* _Written problem_
Give only the number of lines in the records below that contain the word "pose".

===== Information given

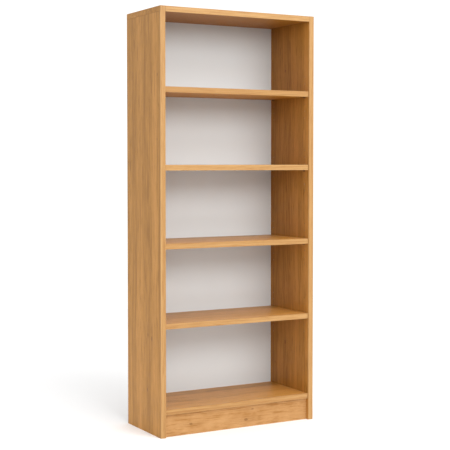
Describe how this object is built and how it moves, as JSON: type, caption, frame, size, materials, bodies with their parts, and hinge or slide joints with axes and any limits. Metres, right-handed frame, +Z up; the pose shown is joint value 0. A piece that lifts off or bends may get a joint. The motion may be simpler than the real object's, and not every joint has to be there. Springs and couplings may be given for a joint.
{
  "type": "bookcase with adjustable shelves",
  "caption": "Tall open-fronted bookcase in oak laminate with adjustable shelves on pins, a fixed bottom panel on a plinth and a pale back.",
  "frame": {"origin": "on the floor under the middle of the case, half way across its width and its depth", "axes": "+X to the right as seen from the front, +Y from front to back, +Z up; the open front faces -Y"},
  "size_m": [0.8, 0.35, 1.9],
  "materials": {
    "oak_laminate": "satin",
    "oak_edge": "satin",
    "pale_hardboard": "matte",
    "beech_dowel": "matte",
    "bronzed_pin": "satin",
    "zinc_screw": "satin"
  },
  "bodies": {
    "carcass": {"left_side": "oak_laminate", "right_side": "oak_laminate", "top_panel": "oak_laminate", "bottom_panel": "oak_laminate", "kick_plate": "oak_laminate", "back_panel": "pale_hardboard", "left_front_strip": "oak_edge", "right_front_strip": "oak_edge", "top_front_strip": "oak_edge", "bottom_front_strip": "oak_edge", "top_dowels": "beech_dowel", "bottom_left_dowels": "beech_dowel", "bottom_right_dowels": "beech_dowel", "kick_left_dowels": "beech_dowel", "kick_right_dowels": "beech_dowel", "kick_top_dowels": "beech_dowel", "back_panel_screws": "zinc_screw"},
    "shelf_1_pins": {"shelf_1_pins": "bronzed_pin"},
    "shelf_1": {"shelf_1": "oak_laminate", "shelf_1_front_strip": "oak_edge"},
    "shelf_2_pins": {"shelf_2_pins": "bronzed_pin"},
    "shelf_2": {"shelf_2": "oak_laminate", "shelf_2_front_strip": "oak_edge"},
    "shelf_3_pins": {"shelf_3_pins": "bronzed_pin"},
    "shelf_3": {"shelf_3": "oak_laminate", "shelf_3_front_strip": "oak_edge"},
    "shelf_4_pins": {"shelf_4_pins": "bronzed_pin"},
    "shelf_4": {"shelf_4": "oak_laminate", "shelf_4_front_strip": "oak_edge"}
  },
  "joints": [
    {"name": "shelf_1_height", "type": "slide", "parent": "carcass", "child": "shelf_1_pins", "axis": [0, 0, 1], "range_m": [-0.096, 0.096]},
    {"name": "shelf_1_pull_out", "type": "slide", "parent": "shelf_1_pins", "child": "shelf_1", "axis": [0, -1, 0], "range_m": [0, 0.13]},
    {"name": "shelf_2_height", "type": "slide", "parent": "carcass", "child": "shelf_2_pins", "axis": [0, 0, 1], "range_m": [-0.096, 0.096]},
    {"name": "shelf_2_pull_out", "type": "slide", "parent": "shelf_2_pins", "child": "shelf_2", "axis": [0, -1, 0], "range_m": [0, 0.13]},
    {"name": "shelf_3_height", "type": "slide", "parent": "carcass", "child": "shelf_3_pins", "axis": [0, 0, 1], "range_m": [-0.096, 0.096]},
    {"name": "shelf_3_pull_out", "type": "slide", "parent": "shelf_3_pins", "child": "shelf_3", "axis": [0, -1, 0], "range_m": [0, 0.13]},
    {"name": "shelf_4_height", "type": "slide", "parent": "carcass", "child": "shelf_4_pins", "axis": [0, 0, 1], "range_m": [-0.096, 0.096]},
    {"name": "shelf_4_pull_out", "type": "slide", "parent": "shelf_4_pins", "child": "shelf_4", "axis": [0, -1, 0], "range_m": [0, 0.13]}
  ]
}
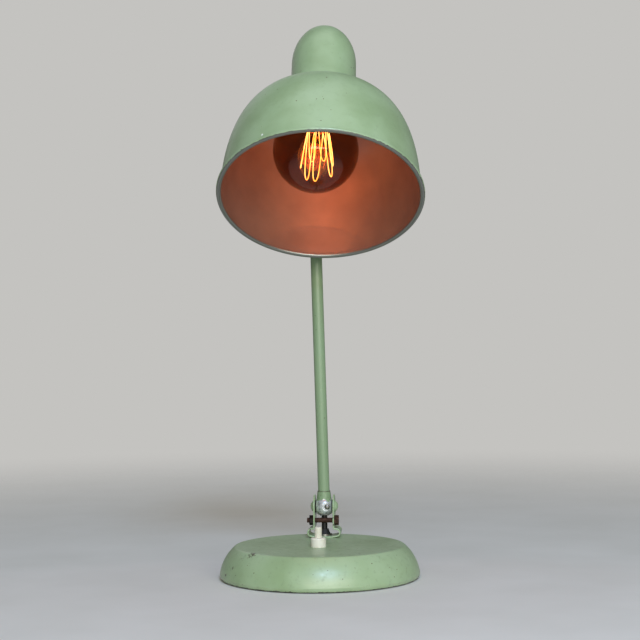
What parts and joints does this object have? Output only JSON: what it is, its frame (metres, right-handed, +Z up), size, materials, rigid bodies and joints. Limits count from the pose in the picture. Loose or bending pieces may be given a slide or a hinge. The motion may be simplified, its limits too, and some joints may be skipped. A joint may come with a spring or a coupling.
{
  "type": "desk lamp",
  "caption": "Adjustable desk lamp: round weighted base, upright tube arm in a lyre bracket, spun dome shade with a wired rim, push switch and globe bulb.",
  "frame": {"origin": "centre of the round base on the table", "axes": "+Z up, the shade and the switch face -Y, +X to the right seen from the front"},
  "size_m": [0.211, 0.2559, 0.5572],
  "materials": {
    "mint_enamel": "semi-gloss stove enamel, chipped at the edges",
    "grey_iron": "rough cast",
    "plain_steel": "dull zinc",
    "rusty_steel": "brown rust",
    "dark_steel": "dark oxide",
    "bare_aluminium": "cast, worn smooth",
    "lamp_brass": "satin",
    "pad_rubber": "matt",
    "black_rubber": "matt",
    "black_lead": "smooth sheath",
    "black_fibre": "pressed fibre",
    "brown_bakelite": "moulded, dull gloss",
    "ivory_plastic": "moulded, satin",
    "smoked_glass": "blown, amber tint",
    "clear_glass": "drawn rod",
    "black_glass": "glass insulator",
    "glowing_carbon": "lit filament"
  },
  "bodies": {
    "base": {"base_shell": "mint_enamel", "base_weight": "grey_iron", "base_cover": "plain_steel", "base_pad": "pad_rubber", "base_studs": "plain_steel", "stud_nuts": "plain_steel", "inlet_bush": "black_rubber", "switch_body": "brown_bakelite", "switch_collar": "ivory_plastic", "switch_spring": "plain_steel", "joint_bracket": "mint_enamel", "bracket_pipe": "plain_steel", "bracket_nut": "plain_steel", "lead_bush": "black_rubber", "foot_lead": "black_lead", "tie_bolt": "rusty_steel", "tie_nut": "dark_steel", "pivot_screws": "mint_enamel", "pivot_washers": "black_fibre"},
    "switch_button": {"switch_plunger": "ivory_plastic"},
    "arm": {"lower_knuckle": "bare_aluminium", "knuckle_plug": "plain_steel", "arm_tube": "mint_enamel", "arm_lead": "black_lead", "arm_disc": "mint_enamel", "friction_ring": "black_fibre", "pivot_bolt": "plain_steel", "wing_washer": "plain_steel"},
    "wing": {"wing_nut": "bare_aluminium"},
    "shade": {"shade_disc": "mint_enamel", "neck_saddle": "mint_enamel", "stem_nut": "plain_steel", "holder_bridge": "plain_steel", "shade_lead": "black_lead", "shade_dome": "mint_enamel", "rim_wire": "plain_steel", "neck_cup": "mint_enamel", "neck_screws": "plain_steel", "lampholder": "brown_bakelite", "holder_screw": "plain_steel", "screw_shell": "lamp_brass", "centre_contact": "lamp_brass", "bulb_glass": "smoked_glass", "bulb_cap": "lamp_brass", "cap_insulator": "black_glass", "cap_tip": "plain_steel", "filament_mount": "clear_glass", "filament": "glowing_carbon"}
  },
  "joints": [
    {"name": "arm_tilt", "type": "hinge", "parent": "base", "child": "arm", "pos_m": [0, 0.061, 0.064], "axis": [0.9998, 0, 0.0209], "range_deg": [-30, 45]},
    {"name": "shade_tilt", "type": "hinge", "parent": "arm", "child": "shade", "pos_m": [-0.00859, 0.061, 0.47391], "axis": [0.9998, 0, 0.0209], "range_deg": [-60, 8]},
    {"name": "wing_nut_turn", "type": "hinge", "parent": "arm", "child": "wing", "pos_m": [-0.00859, 0.061, 0.47391], "axis": [-0.9998, 0, -0.0209], "range_deg": [0, 180]},
    {"name": "switch_press", "type": "slide", "parent": "base", "child": "switch_button", "axis": [0, 0, -1], "range_m": [0, 0.0025], "stiffness_N_per_m": 300, "springref_m": -0.003, "deforming": ["switch_spring"]}
  ]
}
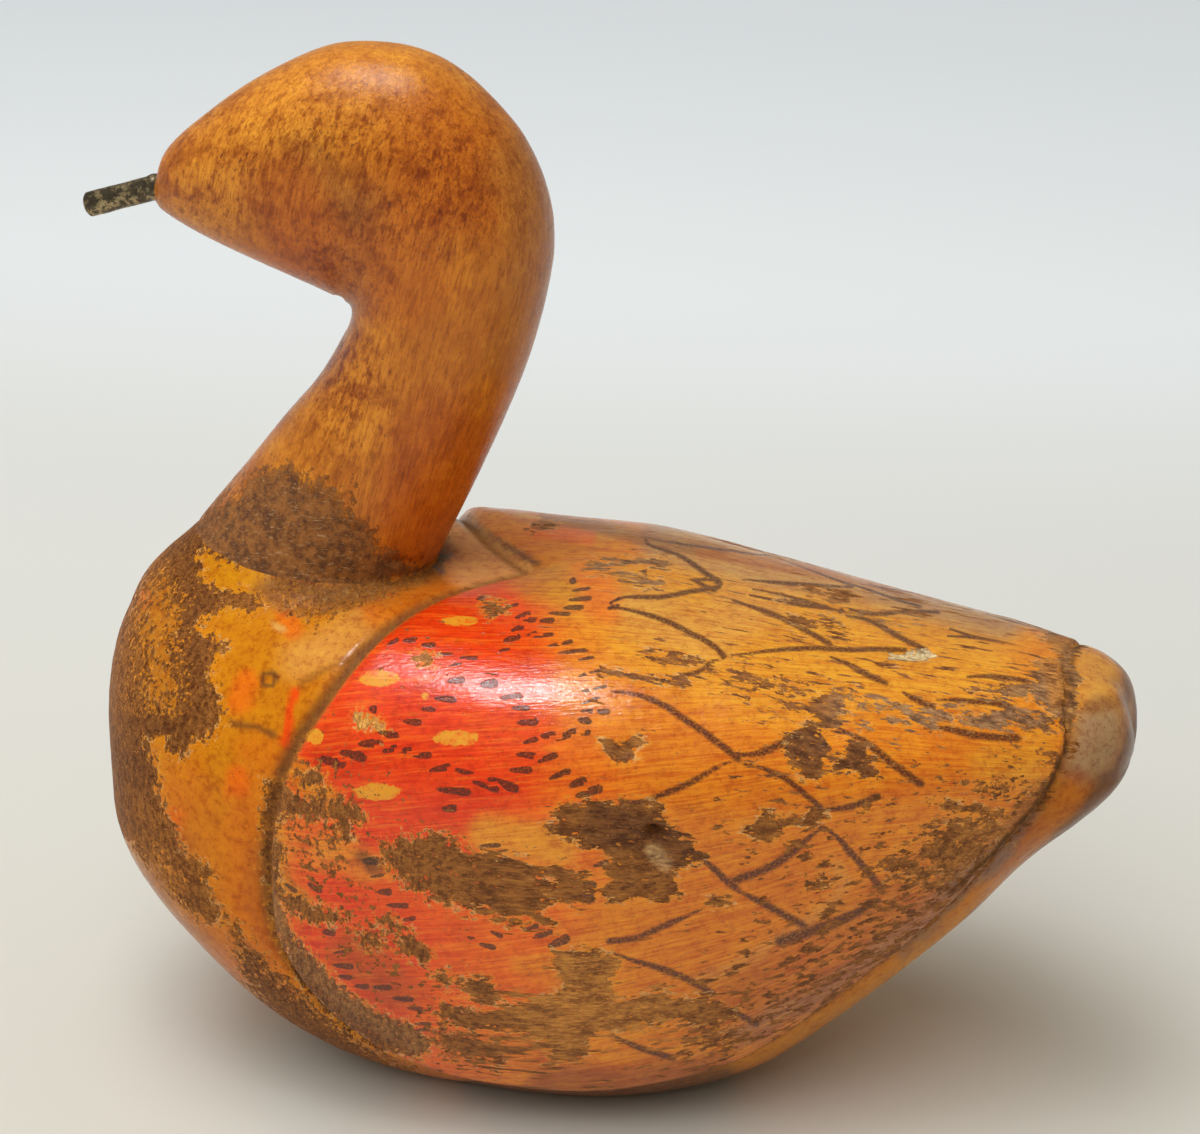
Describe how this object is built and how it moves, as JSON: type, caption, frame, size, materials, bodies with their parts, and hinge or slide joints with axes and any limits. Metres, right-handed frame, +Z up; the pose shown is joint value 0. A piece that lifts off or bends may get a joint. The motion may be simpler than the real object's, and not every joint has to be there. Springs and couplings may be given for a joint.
{
  "type": "carved wooden duck",
  "caption": "Carved wooden duck with folded wings in low relief, an upright head on a glued neck, and the bare iron pin that once held its bill.",
  "frame": {"origin": "on the floor, under the middle of the duck's length and width", "axes": "+X from the breast to the tail, so the duck looks along -X; +Y to the duck's right; +Z up"},
  "size_m": [0.2564, 0.139, 0.2528],
  "materials": {
    "painted_wood": "worn red, orange and ochre paint over brown wood, waxed to a soft gloss",
    "bare_wood": "bare orange-brown wood, rubbed smooth and waxed",
    "iron": "dark old iron, worn bright in places"
  },
  "bodies": {
    "root": {"body": "painted_wood", "head_and_neck": "bare_wood", "bill_pin": "iron"}
  },
  "joints": []
}
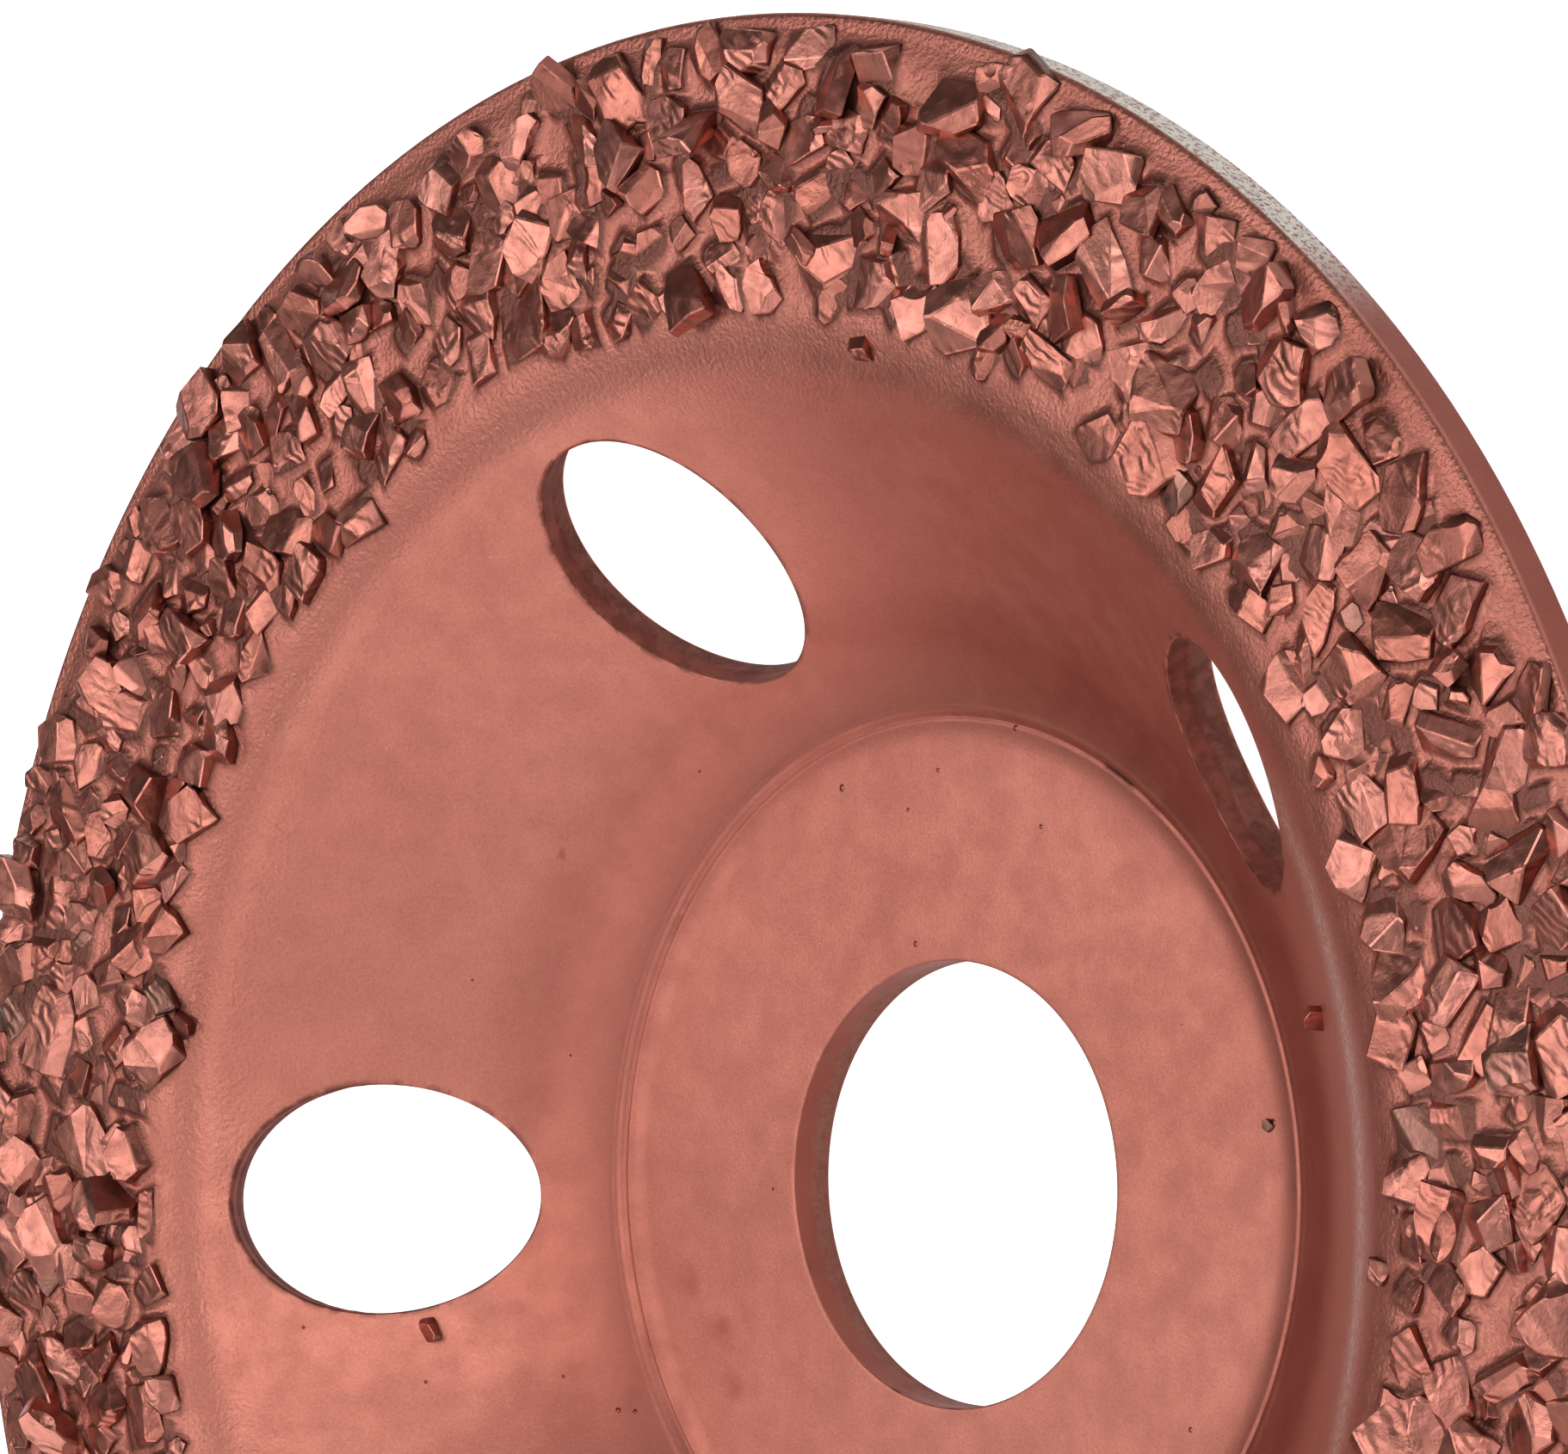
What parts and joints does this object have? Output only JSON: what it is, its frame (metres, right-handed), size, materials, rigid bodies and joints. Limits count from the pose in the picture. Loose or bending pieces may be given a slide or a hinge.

==========

* _The output_
4